Tom: That's the best evidence that you can come up with for an effort to fire US professors for holding leftist views? For one thing, as we know, whereas US voters split about evenly between the demo and repo party, in the humanity fields professors vote about 90% demo. That's some fight that Horowitz is supposedly raging!

What Horowitz wants is the hummanity programs to start hiring professors that have a diversity of opinion, and -- as Six notes -- forcing them to spend class time addressing their assigned subjects. There is no call to fire professors for holding leftist views.

The only point you have, but oddly haven't made, is the calls to fire Ward Connerly.

Where are the history and literature professors who have my perspective? Can I take any classes anywhere in these subjects who thinks that the US for 200 years has led the world in moving forward towards improved civilization, from abolishing racial and sexual descrimination, to tollerating dissent? Do *NO* proffessors of literature and history believe this?

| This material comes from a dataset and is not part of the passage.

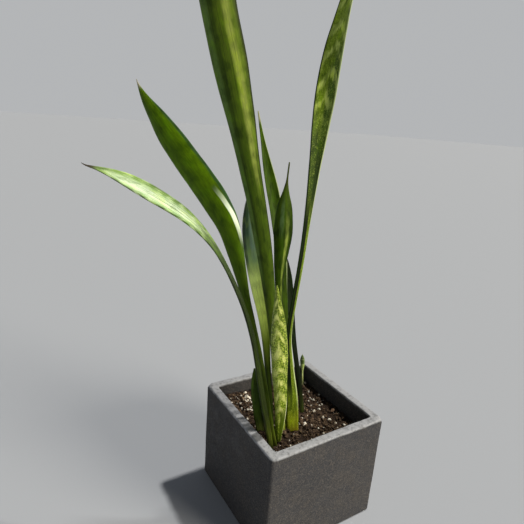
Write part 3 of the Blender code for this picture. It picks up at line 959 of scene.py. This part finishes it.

How about professors opposing affirmative action? Is it OK to have any professors who oppose that?

Tom Philpott said...

So what do you want--affirmative action? Hire token conservatives? Where are the hoards of right wingers who want to make the long march through the humanities academy--and are being denied? Are not careers on Wall Street and the law snapping up the best conservative minds? And why are there no Marxists in economics departments--or Freudians in psychology? Shall I launch a Horowitz-like crusade to even out the situation? Picket the Hayek boys over at GWU?

Paul Hue said...

Tom: Yes, I advocate affirmative action to get marxists into economics departments, and neocons into history departments. I have read about conservative faculty candidates who have either been denied opportunities, or who believe that they have to keep their traps shut. But I don't have ready references for these claims. Thomas Sowell documents some in some of his books.